South Korea is not a major provider of multilateral ODA to education, spending only US$21 million in 2015 (8% of its overall education ODA). Most of this funding was channeled in the form of core contributions to the World Bank’s International Development Association (67%) and the Asian Development Fund (19%). In addition, South Korea joined the GPE in 2014 and pledged to contribute US$5 million for the 2015-2018 replenishment period.

The country has so far not financially supported the international initiative ‘Education Cannot Wait’, a special fund launched in 2016 that aims to improve access to education services in humanitarian emergencies and crises. Overall, South Korea does not report any education-related funding as part of its humanitarian assistance (according to data by the UN Office for the Coordination of Humanitarian Affairs (OCHA)). The global average share of humanitarian assistance spent on education was 2% in 2015, according to OCHA, half of the minimum 4% target established by the UN Global Education First Initiative (GEFI). However, education and vocational training are two of three priorities for humanitarian assistance in South Korea’s 2018 International Development Cooperation Plan of Action, an indication that the country may increase spending on education in humanitarian emergencies.

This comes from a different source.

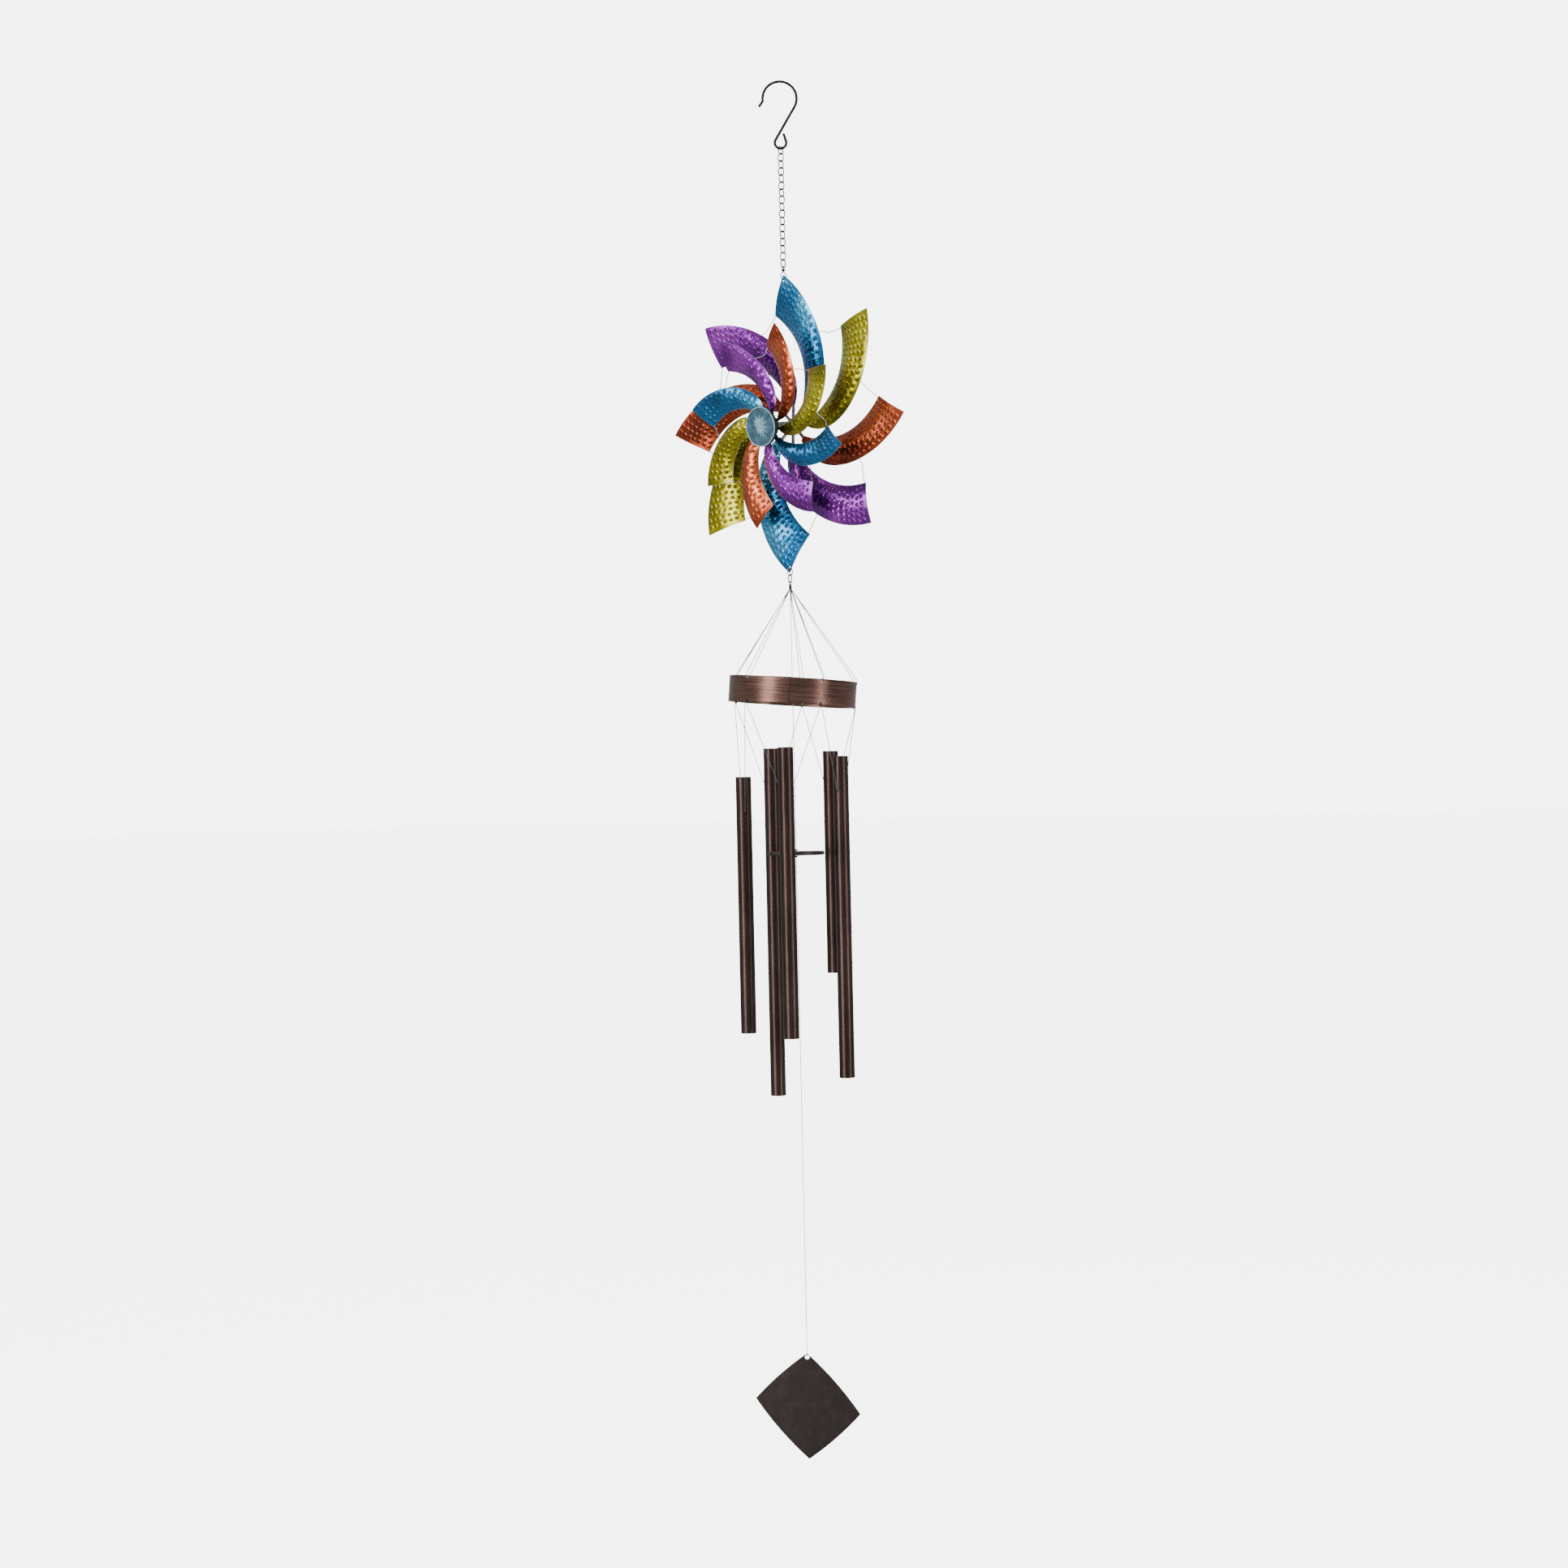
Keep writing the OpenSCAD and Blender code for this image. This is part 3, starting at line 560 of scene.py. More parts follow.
def polar(r, turn, z):
    """A point at a radius and height in millimetres and a turn in degrees, in metres."""
    return Vector((r * cos(radians(turn)), r * sin(radians(turn)), z)) * MM


def spun(profile, steps, closed=True):
    """A bmesh turned round Z from a profile of (radius, height), in millimetres."""
    bm = bmesh.new()
    line = [bm.verts.new((r, 0, z)) for r, z in profile]
    edges = [bm.edges.new(pair) for pair in zip(line, line[1:] + line[:closed])]
    bmesh.ops.spin(bm, geom=line + edges, cent=(0, 0, 0), axis=(0, 0, 1), angle=2 * pi, steps=steps, use_merge=True)
    bmesh.ops.remove_doubles(bm, verts=bm.verts, dist=1e-4)
    bmesh.ops.recalc_face_normals(bm, faces=bm.faces)
    return bm


def taut_line(name, path, material, body, node=None):
    """A nylon line along a path, in metres."""
    obj = wire_curve(name, [path], LINE_D * MM, material)
    declare(obj, body, node)


# ---- blades ----
def bezier(points, t):
    """A point on a flat cubic curve."""
    weights = ((1 - t) ** 3, 3 * t * (1 - t) ** 2, 3 * t * t * (1 - t), t ** 3)
    return (sum(w * p[0] for w, p in zip(weights, points)), sum(w * p[1] for w, p in zip(weights, points)))


def ease(t):
    """A smooth step from 0 to 1."""
    t = min(1.0, max(0.0, t))
    return t * t * (3 - 2 * t)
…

MOFA’s Development Cooperation Bureau guides international education policy

MOFA drives the formulation of South Korea’s global education policy. Within MOFA, the Development Policy Bureau is responsible for developing policies (specifically the Development Policy Divisions within the Bureau). MOFA’s Multilateral Development Cooperation Division manages relations with multilateral education initiatives such as GPE. KOICA (overseen by MOFA) is responsible for the implementation of bilateral grants and other technical cooperation. It managed 47% of South Korea’s bilateral education ODA in 2015. The Korea Eximbank (managed 29% in 2015) implements projects for the Ministry of Strategy and Finance (MOSF), mainly in the form of ODA loans. MOFA’s Multilateral Development Cooperation Division manages relations with multilateral education initiatives such as GPE.